We recommend that you aim for an average of 14 words per sentence, based on American Press Institute research.
So how long should sentences be?
1. Aim for an average of 14-word sentences.
So aim for an average sentence length of 14 words, like these from the Times:
Some companies that do approve business-class travel do so only in one direction, however.
Its broadband package is also the home to the sports broadcaster ESPN in Britain.
They added that the plaintiffs’ side lacked actual people to say they were harmed.

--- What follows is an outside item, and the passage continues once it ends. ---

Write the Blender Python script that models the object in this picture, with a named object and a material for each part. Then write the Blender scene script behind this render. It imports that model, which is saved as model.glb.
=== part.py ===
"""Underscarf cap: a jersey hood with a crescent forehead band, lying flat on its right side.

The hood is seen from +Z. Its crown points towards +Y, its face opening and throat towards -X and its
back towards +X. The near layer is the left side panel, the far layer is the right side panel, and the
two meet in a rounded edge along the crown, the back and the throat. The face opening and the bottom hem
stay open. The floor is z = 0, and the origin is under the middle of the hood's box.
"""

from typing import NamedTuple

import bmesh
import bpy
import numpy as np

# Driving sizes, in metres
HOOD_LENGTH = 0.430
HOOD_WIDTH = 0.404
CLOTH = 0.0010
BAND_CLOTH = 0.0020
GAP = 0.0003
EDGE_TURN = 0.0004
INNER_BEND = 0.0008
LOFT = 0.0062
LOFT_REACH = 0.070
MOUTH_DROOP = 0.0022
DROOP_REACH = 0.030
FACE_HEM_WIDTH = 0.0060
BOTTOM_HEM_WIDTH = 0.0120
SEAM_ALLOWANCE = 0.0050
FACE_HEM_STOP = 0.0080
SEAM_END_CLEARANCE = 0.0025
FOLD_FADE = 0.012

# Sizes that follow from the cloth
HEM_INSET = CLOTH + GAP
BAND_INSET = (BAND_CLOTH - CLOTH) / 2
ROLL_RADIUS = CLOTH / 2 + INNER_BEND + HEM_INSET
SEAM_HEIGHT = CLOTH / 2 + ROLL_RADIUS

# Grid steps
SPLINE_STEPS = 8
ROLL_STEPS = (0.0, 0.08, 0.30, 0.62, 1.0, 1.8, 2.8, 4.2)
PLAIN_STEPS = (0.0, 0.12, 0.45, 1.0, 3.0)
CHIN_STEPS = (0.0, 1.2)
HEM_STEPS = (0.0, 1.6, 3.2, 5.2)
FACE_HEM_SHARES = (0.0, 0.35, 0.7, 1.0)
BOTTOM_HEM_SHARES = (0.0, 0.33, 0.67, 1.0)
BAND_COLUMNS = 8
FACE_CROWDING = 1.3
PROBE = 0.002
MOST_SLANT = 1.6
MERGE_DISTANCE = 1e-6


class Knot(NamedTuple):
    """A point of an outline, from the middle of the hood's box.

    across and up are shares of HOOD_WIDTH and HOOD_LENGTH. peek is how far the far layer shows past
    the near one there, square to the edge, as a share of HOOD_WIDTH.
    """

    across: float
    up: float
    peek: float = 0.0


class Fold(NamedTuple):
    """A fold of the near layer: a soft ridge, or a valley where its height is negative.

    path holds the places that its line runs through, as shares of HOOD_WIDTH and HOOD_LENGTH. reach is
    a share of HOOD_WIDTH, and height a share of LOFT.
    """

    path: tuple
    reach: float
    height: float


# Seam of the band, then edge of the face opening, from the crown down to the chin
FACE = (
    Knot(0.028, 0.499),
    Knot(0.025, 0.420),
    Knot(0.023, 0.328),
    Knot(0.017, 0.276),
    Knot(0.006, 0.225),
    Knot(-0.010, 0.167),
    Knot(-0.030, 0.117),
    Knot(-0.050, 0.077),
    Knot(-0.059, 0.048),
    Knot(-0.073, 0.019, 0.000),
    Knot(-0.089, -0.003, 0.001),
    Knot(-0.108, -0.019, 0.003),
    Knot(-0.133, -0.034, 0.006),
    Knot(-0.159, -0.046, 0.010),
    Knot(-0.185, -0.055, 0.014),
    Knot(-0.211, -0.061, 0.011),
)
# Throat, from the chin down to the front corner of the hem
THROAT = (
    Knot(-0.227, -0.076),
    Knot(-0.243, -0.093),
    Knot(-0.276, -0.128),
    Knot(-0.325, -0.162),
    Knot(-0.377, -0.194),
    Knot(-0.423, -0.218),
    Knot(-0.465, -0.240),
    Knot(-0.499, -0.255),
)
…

2. Make some sentences even shorter.
Build drama, create rhythm and make points powerfully by sprinkling in some super-short sentences like these, from the Times, which range from 5 to 1 word:
Mr. Abadi swung into action.
Justice Sonia Sotomayor dissented.
He was 84.
3. Break up long sentences.
Break up long sentences like these, from the Times, which weigh in at 66 to 81 words:
A liberal Democrat, Mr. Garth generally worked for liberal or moderate candidates: He cut his political teeth on Adlai E. Stevenson’s short-lived 1960 presidential race; he went on to represent Governors Carey of New York, Ella T. Grasso of Connecticut, Brendan T. Byrne of New Jersey and John J. Gilligan of Ohio; as well as Mayors Koch of New York and Tom Bradley of Los Angeles.
In addition to Belvedere’s inclusion in “Spectre” — the 24th film in the Bond series, dating to 1962 — Mr. Gibb outlined extensive plans for the partnership that include worldwide advertising and public relations campaigns; two types of limited-edition bottles, both with 007 themes; promotions and events in locales like nightclubs, bars and stores; a presence in social media like Facebook, Instagram and Twitter; and a drink named the Belvedere Spectre martini.

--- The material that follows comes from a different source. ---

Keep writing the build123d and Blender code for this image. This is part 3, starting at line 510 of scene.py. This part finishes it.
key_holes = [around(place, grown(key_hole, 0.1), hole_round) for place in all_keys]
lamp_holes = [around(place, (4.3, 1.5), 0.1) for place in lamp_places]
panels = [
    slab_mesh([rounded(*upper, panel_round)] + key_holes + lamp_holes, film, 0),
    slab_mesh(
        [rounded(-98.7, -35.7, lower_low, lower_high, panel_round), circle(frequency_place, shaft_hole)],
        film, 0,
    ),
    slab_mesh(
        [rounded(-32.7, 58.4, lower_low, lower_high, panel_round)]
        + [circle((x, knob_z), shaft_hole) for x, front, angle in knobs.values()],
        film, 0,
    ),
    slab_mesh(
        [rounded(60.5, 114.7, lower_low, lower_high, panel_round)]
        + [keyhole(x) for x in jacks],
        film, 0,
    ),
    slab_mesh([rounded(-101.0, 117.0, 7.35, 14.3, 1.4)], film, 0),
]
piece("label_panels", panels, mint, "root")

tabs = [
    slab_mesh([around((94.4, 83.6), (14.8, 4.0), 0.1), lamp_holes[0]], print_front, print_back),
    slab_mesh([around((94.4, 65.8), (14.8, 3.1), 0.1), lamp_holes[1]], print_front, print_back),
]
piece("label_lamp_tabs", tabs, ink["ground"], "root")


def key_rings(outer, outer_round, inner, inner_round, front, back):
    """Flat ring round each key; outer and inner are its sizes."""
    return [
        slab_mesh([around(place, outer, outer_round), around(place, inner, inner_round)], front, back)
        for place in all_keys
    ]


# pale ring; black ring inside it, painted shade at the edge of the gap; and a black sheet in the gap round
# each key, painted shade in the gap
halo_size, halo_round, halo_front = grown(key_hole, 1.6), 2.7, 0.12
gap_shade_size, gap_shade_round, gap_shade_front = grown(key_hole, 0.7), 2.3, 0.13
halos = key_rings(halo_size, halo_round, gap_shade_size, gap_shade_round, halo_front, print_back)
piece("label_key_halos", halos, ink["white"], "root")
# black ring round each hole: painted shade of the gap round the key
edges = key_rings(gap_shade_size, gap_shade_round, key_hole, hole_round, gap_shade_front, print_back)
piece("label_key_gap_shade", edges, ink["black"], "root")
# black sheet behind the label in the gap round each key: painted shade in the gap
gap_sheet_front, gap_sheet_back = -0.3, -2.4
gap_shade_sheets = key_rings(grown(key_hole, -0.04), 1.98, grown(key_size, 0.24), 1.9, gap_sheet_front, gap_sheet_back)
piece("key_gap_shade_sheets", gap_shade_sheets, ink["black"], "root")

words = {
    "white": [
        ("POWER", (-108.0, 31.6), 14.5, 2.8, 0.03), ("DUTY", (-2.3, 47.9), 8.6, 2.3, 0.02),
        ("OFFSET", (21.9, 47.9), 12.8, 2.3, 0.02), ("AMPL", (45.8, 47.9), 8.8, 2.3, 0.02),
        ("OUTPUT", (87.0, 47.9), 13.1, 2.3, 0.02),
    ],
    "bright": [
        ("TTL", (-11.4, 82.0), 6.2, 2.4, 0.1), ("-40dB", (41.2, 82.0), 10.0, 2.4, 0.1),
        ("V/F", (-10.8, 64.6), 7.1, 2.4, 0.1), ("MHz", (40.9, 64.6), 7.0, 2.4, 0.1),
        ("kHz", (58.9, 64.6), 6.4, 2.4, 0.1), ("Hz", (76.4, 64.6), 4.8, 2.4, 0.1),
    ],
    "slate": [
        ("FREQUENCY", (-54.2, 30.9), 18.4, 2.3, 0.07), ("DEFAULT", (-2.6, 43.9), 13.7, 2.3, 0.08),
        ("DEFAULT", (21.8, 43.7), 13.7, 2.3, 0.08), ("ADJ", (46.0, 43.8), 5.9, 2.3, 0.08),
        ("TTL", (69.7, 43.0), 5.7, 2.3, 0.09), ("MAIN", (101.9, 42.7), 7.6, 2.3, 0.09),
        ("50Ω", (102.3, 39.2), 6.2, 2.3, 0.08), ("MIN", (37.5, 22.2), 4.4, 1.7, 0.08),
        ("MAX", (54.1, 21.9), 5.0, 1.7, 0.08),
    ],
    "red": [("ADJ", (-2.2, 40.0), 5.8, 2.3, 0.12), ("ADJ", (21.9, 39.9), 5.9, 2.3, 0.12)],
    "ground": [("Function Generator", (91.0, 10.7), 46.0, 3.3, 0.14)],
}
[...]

From October 2013 to last June, the nursing home received poor ratings in a number of care benchmarks: 74 percent of patients had depressive symptoms, compared with 11.7 percent statewide and 6.2 percent nationally; 16 percent of residents lost too much weight over the course of their stay, almost three times the state average and more than twice the national average; and 4.8 percent had catheters inserted into their bladders and left there, compared with a state average of 2.6 percent.
Note that these three sentences are actually lists. Break up sentences like these by bulleting any series of three or more items.
Take a tip from the Times.
Hmmmm … Those long sentences makes me wonder what Philip B. Corbett, deputy news editor for the Times, who’s in charge of revising the newsroom’s style manual, would have to say about this.
“But news is read in a hurry, and we should strive for clear, sharp prose that aids rapid comprehension. Long, complex sentences slow readers down and can lead our syntax astray.”
What’s your average sentence length? What sentence length do you aim for?